→ **Task description**
In the listing below, find the line with "carries a camera.", then repeat exactly every line from the top through that one.

---- Raw data

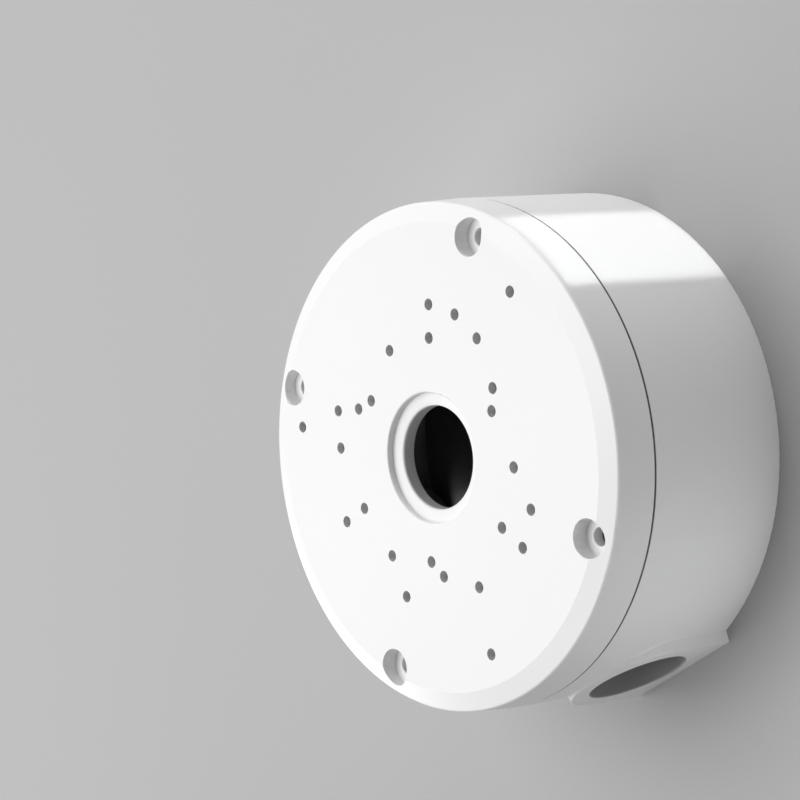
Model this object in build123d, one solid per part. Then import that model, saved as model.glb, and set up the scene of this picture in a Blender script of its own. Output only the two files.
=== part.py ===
"""Round camera junction box: a housing that is fixed to a wall and a cover that carries a camera.

Millimetres. The origin is the centre of the flat back that lies on the wall, +Z runs along the
axis of the case to the cover, and the four cover screws lie on the X and Y axes.
"""
import os
from math import atan, cos, radians, sin

from build123d import *

# Case
back_radius = 70.0
housing_taper = 0.9          # fall of the radius from the back to the seam
cover_taper = 0.9            # fall of the radius from the seam to the cover's edge
cover_height = 13.7          # seam to the flat of the cover
border_width = 5.3           # sloping border around the flat of the cover
border_drop = 1.7            # fall of that border to its outer edge
back_edge_round = 0.2
cover_edge_round = 0.6
seam_gap = 0.4               # height of the shadow groove that runs round the seam
seam_gap_depth = 0.7
seam_gap_chamfer = 0.25      # on the housing's lip of that groove
cover_lip_chamfer = 0.15
housing_wall = 3.2
floor_thickness = 3.0
face_thickness = 3.2
rim_depth = 5.0              # height of the housing's thicker rim, which holds the seal

# Seal between housing and cover
groove_land = 1.5            # wall left on each side of the groove
groove_width = 1.6
groove_depth = 2.4
tongue_height = 1.0
tongue_clearance = 0.25      # each side of the tongue in the groove
gasket_clearance = 0.1       # each side of the gasket in the groove

# Threaded inserts for the cover screws
insert_radius = 2.8
insert_bore_radius = 1.65
insert_length = 8.0
insert_clearance = 0.03
insert_chamfer = 0.4
insert_waist_width = 1.2
insert_waist_depth = 0.35

# Screw posts of the housing
post_count = 4
post_wall = 2.0              # around an insert
post_to_groove = 0.3         # between a post and the seal's groove
post_web_width = 5.0         # web that joins a post to the wall
post_gap = 1.0               # between a post and the cover above it
post_clearance = 0.35        # around a post inside the cover
post_drill_radius = 2.1      # hole that runs on below the insert
post_drill_length = 4.0

# Screw holes of the cover
screw_hole_radius = 2.4
screw_head_radius = 5.1      # recess for the head
screw_head_depth = 4.6       # below the flat of the cover
screw_mouth_round = 0.2      # rounding of the recess at the outside
screw_seat_thickness = 3.2   # cover left under the head
screw_hole_round = 0.3       # rounding where the hole meets the seat
screw_boss_wall = 2.4        # around the recess

# Cable hole of the cover
bore_radius = 13.9
bore_seat_width = 3.7
bore_seat_depth = 1.9        # at the seat's wall
bore_seat_fall = 0.7         # from there to the hole
bore_mouth_round = 0.5       # rounding of the seat's wall at the outside
bore_collar_thickness = 3.7  # wall of the hole below the seat
bore_collar_wall = 3.2       # around the seat
bore_lip_round = 0.6

# Pilot holes for camera bases, on circles of three and one of four
pilot_radius = 1.6
pilot_count = 3
pilot_circle_radii = [55.0, 41.0, 37.7, 32.4, 32.1, 31.8, 28.0]
pilot_first_angles = [70.0, 105.0, 75.0, 15.0, 105.0, 54.0, 45.0]
square_pilot_count = 4
square_pilot_circle_radius = 40.0

# Conduit ports in the side
port_angles = (-44.0, -136.0)
port_radius = 13.7
port_sill = 1.7              # from the floor's upper side to the lowest point of a port
port_rim = 5.3               # flat left around the hole
port_to_seam = 8.9           # from the top of that flat to the seam
port_proud = 0.4             # height of the flat above the case, along the flat's middle
port_wall = 4.5              # behind the flat
port_collar_length = 9.5     # from the flat to the inner end of the collar around the hole
port_collar_wall = 2.6
port_side_slope = 10.0       # degrees, sides of the raised flat
port_blend = 0.8             # hollow rounding where those sides meet the case
port_edge_round = 0.3
port_hole_round = 0.4

# Back of the housing
rear_hole_radius = 14.0
wall_screw_count = 4
wall_screw_angle = 45.0
wall_screw_circle_radius = 42.0
wall_screw_radius = 2.4
wall_screw_boss_wall = 3.6
wall_screw_boss_height = 2.0

# Heights and radii that follow
port_height = floor_thickness + port_sill + port_radius
seam_height = port_height + port_radius + port_rim + port_to_seam
case_depth = seam_height + cover_height
seam_radius = back_radius - housing_taper
seam_gap_bottom = seam_height - seam_gap
seam_gap_radius = back_radius - housing_taper * seam_gap_bottom / seam_height
cover_edge_radius = seam_radius - cover_taper
border_radius = cover_edge_radius - border_width
edge_height = case_depth - border_drop
face_bottom = case_depth - face_thickness
groove_outer = seam_radius - groove_land
groove_inner = groove_outer - groove_width
groove_floor = seam_height - groove_depth
rim_inner = groove_inner - groove_land
rim_bottom = seam_height - rim_depth
wall_inner = seam_radius - housing_wall
tongue_outer = groove_outer - tongue_clearance
tongue_inner = groove_inner + tongue_clearance
tongue_bottom = seam_height - tongue_height
seat_top = case_depth - screw_head_depth
seat_bottom = seat_top - screw_seat_thickness
post_radius = insert_radius + post_wall
post_circle_radius = groove_inner - post_to_groove - post_radius
post_top = seat_bottom - post_gap
insert_bottom = post_top - insert_length
bore_seat_radius = bore_radius + bore_seat_width
bore_seat = case_depth - bore_seat_depth
bore_lip = bore_seat - bore_seat_fall
collar_bottom = bore_lip - bore_collar_thickness
port_face = back_radius + port_proud
port_back = port_face - port_wall
port_tilt = atan(housing_taper / seam_height)    # the flats lean with the side of the case
wall_screw_boss_top = floor_thickness + wall_screw_boss_height
port_reach = port_collar_length + housing_wall    # depth of a port's pad and cut, past the collar's inner end
beyond = 2 * back_radius     # longer than the case in every direction
touch = 0.001                # what counts as lying in a plane


def ring(points):
    """Solid of revolution about Z from points of radius and height."""
    return revolve(make_face(Plane.XZ * Polyline(*points, close=True)), Axis.Z)


def disc(radius, bottom, top):
    """Upright cylinder on the Z axis between two heights."""
    return Pos(0, 0, bottom) * extrude(Circle(radius), amount=top - bottom)


def tube(outer, inner, bottom, top):
    """Upright tube on the Z axis between two heights."""
    return disc(outer, bottom, top) - disc(inner, bottom, top)


def around(radius, count, first_angle=0.0):
    """Places on a circle about the Z axis, each with its own X axis pointing outward."""
    step = 360.0 / count
    return [Rot(0, 0, first_angle + index * step) * Pos(radius, 0, 0) for index in range(count)]


def in_plane(edge, plane):
    """True for an edge that lies in a plane."""
    return all(abs(plane.to_local_coords(edge.position_at(part)).Z) < touch for part in (0, 0.3, 0.7, 1))


def round_edges(shape, radius, plane):
    """Round edges of one radius that lie in a plane."""
    edges = shape.edges().filter_by(GeomType.CIRCLE)
    return [edge for edge in edges if abs(edge.radius - radius) < touch and in_plane(edge, plane)]


def level(height):
    """Level plane at a height."""
    return Plane.XY.offset(height)


def port_plane(angle, distance):
    """Plane along the side of the case that faces outward at an angle about Z, with its own Y axis up."""
    turn = radians(angle)
    outward = Vector(cos(turn), sin(turn), 0)
    tangent = Vector(-sin(turn), cos(turn), 0)
    facing = outward * cos(port_tilt) + Vector(0, 0, sin(port_tilt))
    return Plane(origin=outward * distance, x_dir=tangent, z_dir=facing)


post_places = around(post_circle_radius, post_count)
wall_screw_places = around(wall_screw_circle_radius, wall_screw_count, wall_screw_angle)
pilot_places = around(square_pilot_circle_radius, square_pilot_count)
for circle_radius, first_angle in zip(pilot_circle_radii, pilot_first_angles):
    pilot_places += around(circle_radius, pilot_count, first_angle)


def port_outline():
    """Outline of the flat around a port: straight sides from the back, closed by a half circle."""
    half_width = port_radius + port_rim
    stem = Pos(0, port_height / 2) * Rectangle(2 * half_width, port_height)
    return stem + Pos(0, port_height) * Circle(half_width)


def make_port_pad(angle):
    """Raised flat of one port, with sloping sides and a rounded edge."""
    face = port_plane(angle, port_face)
    pad = extrude(face * port_outline(), amount=-port_reach, taper=-port_side_slope)
    pad -= Pos(0, 0, -beyond / 2) * Box(2 * beyond, 2 * beyond, beyond)
    edges = [edge for edge in pad.edges() if in_plane(edge, face) and not in_plane(edge, level(0))]
    return fillet(edges, port_edge_round)


def housing_outside():
    """Full outer form of the housing, with the raised flats around its ports."""
    body = ring([(0, 0), (back_radius, 0), (seam_radius, seam_height), (0, seam_height)])
    for angle in port_angles:
        pad = make_port_pad(angle)
        joined = body + pad
        corners = [edge for edge in new_edges(body, pad, combined=joined) if not in_plane(edge, level(0))]
        body = fillet(corners, port_blend)
    body = fillet([edge for edge in body.edges() if in_plane(edge, level(0))], back_edge_round)
    body -= tube(beyond, seam_radius - seam_gap_depth, seam_gap_bottom, seam_height)
    return chamfer(round_edges(body, seam_gap_radius, level(seam_gap_bottom)), seam_gap_chamfer)


def housing_inside():
    """Hollow of the housing, less what stands in it."""
    hollow = ring([
        (0, floor_thickness),
        (back_radius - housing_wall, floor_thickness),
        (wall_inner, rim_bottom - (wall_inner - rim_inner)),
        (rim_inner, rim_bottom),
        (rim_inner, seam_height),
        (0, seam_height),
    ])
    for angle in port_angles:
        hollow -= extrude(port_plane(angle, port_back) * port_outline(), amount=port_wall)
        collar = port_plane(angle, port_face) * Pos(0, port_height) * Circle(port_radius + port_collar_wall)
        hollow -= extrude(collar, amount=-port_collar_length)
    web_length = back_radius - post_circle_radius
    web = Pos(web_length / 2, 0, seam_height / 2) * Box(web_length, post_web_width, seam_height)
    for place in post_places:
        hollow -= place * (disc(post_radius, 0, seam_height) + web)
    for place in wall_screw_places:
        hollow -= place * disc(wall_screw_radius + wall_screw_boss_wall, 0, wall_screw_boss_top)
    return hollow


def cut_port(housing, angle):
    """Housing with one port cut through its flat and the port's outer edge rounded."""
    face = port_plane(angle, port_face)
    hole = face * Pos(0, port_height) * Circle(port_radius)
    housing -= extrude(hole, amount=-port_reach)
    return fillet(round_edges(housing, port_radius, face), port_hole_round)


def make_housing():
    """Cup with a floor, two ports and four screw posts that stand a little above its rim."""
    housing = housing_outside() - housing_inside()
    housing -= tube(groove_outer, groove_inner, groove_floor, seam_height)
    housing -= disc(rear_hole_radius, 0, floor_thickness)
    for angle in port_angles:
        housing = cut_port(housing, angle)
    for place in post_places:
        housing += place * disc(post_radius, rim_bottom, post_top)
        housing -= place * disc(insert_radius, insert_bottom, post_top)
        housing -= place * disc(post_drill_radius, insert_bottom - post_drill_length, insert_bottom)
    for place in wall_screw_places:
        housing -= place * disc(wall_screw_radius, 0, wall_screw_boss_top)
    return housing


def make_cover():
    """Shallow cap with a sloping border, a cable hole in its middle and screw and pilot holes."""
    cover = ring([
        (0, seam_height),
        (seam_radius, seam_height),
        (cover_edge_radius, edge_height),
        (border_radius, case_depth),
        (0, case_depth),
    ])
    cover = fillet(round_edges(cover, cover_edge_radius, level(edge_height)), cover_edge_round)
    cover = chamfer(round_edges(cover, seam_radius, level(seam_height)), cover_lip_chamfer)
    cavity = ring([
        (0, seam_height),
        (rim_inner, seam_height),
        (rim_inner, edge_height - face_thickness),
        (border_radius, face_bottom),
        (0, face_bottom),
    ])
    cavity -= disc(bore_seat_radius + bore_collar_wall, collar_bottom, case_depth)
    for place in post_places:
        cavity -= place * disc(screw_head_radius + screw_boss_wall, seat_bottom, case_depth)
    cover -= cavity
    cover += tube(tongue_outer, tongue_inner, tongue_bottom, seam_height)
    cover -= ring([
        (0, bore_lip),
        (bore_radius, bore_lip),
        (bore_seat_radius, bore_seat),
        (bore_seat_radius, case_depth),
        (0, case_depth),
    ])
    cover -= disc(bore_radius, collar_bottom, case_depth)
    cover = fillet(round_edges(cover, bore_radius, level(bore_lip)), bore_lip_round)
    cover = fillet(round_edges(cover, bore_seat_radius, level(case_depth)), bore_mouth_round)
    for place in post_places:
        recess = place * disc(screw_head_radius, seat_top, case_depth)
        cut = cover - recess
        made = new_edges(cover, recess, combined=cut)
        mouth = [edge for edge in made if not in_plane(edge, level(seat_top))]
        cover = fillet(mouth, screw_mouth_round)
        cover -= place * disc(screw_hole_radius, seat_bottom, case_depth)
        cover -= place * disc(post_radius + post_clearance, seam_height, seat_bottom)
    cover = fillet(round_edges(cover, screw_hole_radius, level(seat_top)), screw_hole_round)
    for place in pilot_places:
        cover -= place * disc(pilot_radius, seat_bottom, case_depth)
    return cover


def make_gasket():
    """Seal ring that fills the groove up to the cover's tongue."""
    return tube(groove_outer - gasket_clearance, groove_inner + gasket_clearance, groove_floor, tongue_bottom)


def make_insert():
    """Threaded insert on the Z axis, flush with the top of a post."""
    outer = insert_radius - insert_clearance
    body = disc(outer, insert_bottom, post_top)
    body = chamfer(round_edges(body, outer, level(insert_bottom)), insert_chamfer)
    waist_bottom = insert_bottom + (insert_length - insert_waist_width) / 2
    body -= tube(outer, outer - insert_waist_depth, waist_bottom, waist_bottom + insert_waist_width)
    return body - disc(insert_bore_radius, insert_bottom, post_top)


pieces = {
    "base_housing": make_housing(),
    "front_cover": make_cover(),
    "cover_gasket": make_gasket(),
}
insert = make_insert()
for number, place in enumerate(post_places, start=1):
    pieces[f"threaded_insert_{number}"] = place * insert

os.makedirs("parts", exist_ok=True)
for name, piece in pieces.items():
    export_step(piece, f"parts/{name}.step")
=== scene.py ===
from math import cos, radians, sin

import bpy
from mathutils import Matrix, Vector

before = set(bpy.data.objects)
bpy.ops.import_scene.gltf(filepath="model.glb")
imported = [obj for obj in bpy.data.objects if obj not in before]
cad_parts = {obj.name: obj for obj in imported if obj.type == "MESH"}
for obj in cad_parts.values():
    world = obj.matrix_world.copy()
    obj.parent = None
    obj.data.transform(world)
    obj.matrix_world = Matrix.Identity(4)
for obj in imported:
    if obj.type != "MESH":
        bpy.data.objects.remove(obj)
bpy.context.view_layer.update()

# Camera, in metres and degrees: the box seen from above its right side, with +Y nearly upright
camera_place = Vector((0.43667, 0.18788, 0.47251))
camera_aim = Vector((-0.03748, 0.00267, 0.03996))
camera_roll = -9.33
camera_lens = 106.1
camera_sensor = 36.0

# Studio, in metres, degrees and watts
box_middle = Vector((0.0, 0.0, 0.03))
world_strength = 0.14
floor_half = 6.0

# Small soft-edged beam that lights the side wall between +X and the nearer port
beam_azimuth = -18.0
beam_distance = 0.3
beam_aim = (0.01, 75.0)      # how far beside the box's axis it points, and toward which azimuth
beam_size = (0.03, 0.05)
beam_power = 0.0029
beam_spread = 28.0

# Narrow strip light that brightens the side wall from one line onward
strip_azimuth = 48.0
strip_distance = 0.16
strip_edge = 0.0122          # from the case's axis to the near edge of its beam
strip_width = 0.028
strip_height = 0.057
strip_middle = 0.0287        # height of its centre
strip_power = 0.0026
strip_spread = 3.0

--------

→ **Output of the task**
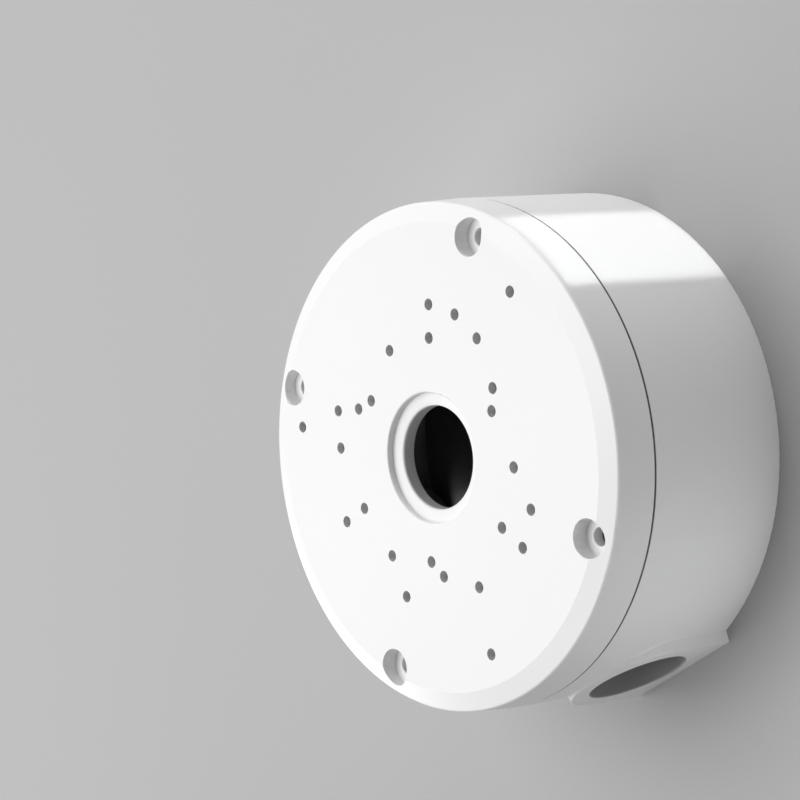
Model this object in build123d, one solid per part. Then import that model, saved as model.glb, and set up the scene of this picture in a Blender script of its own. Output only the two files.
=== part.py ===
"""Round camera junction box: a housing that is fixed to a wall and a cover that carries a camera.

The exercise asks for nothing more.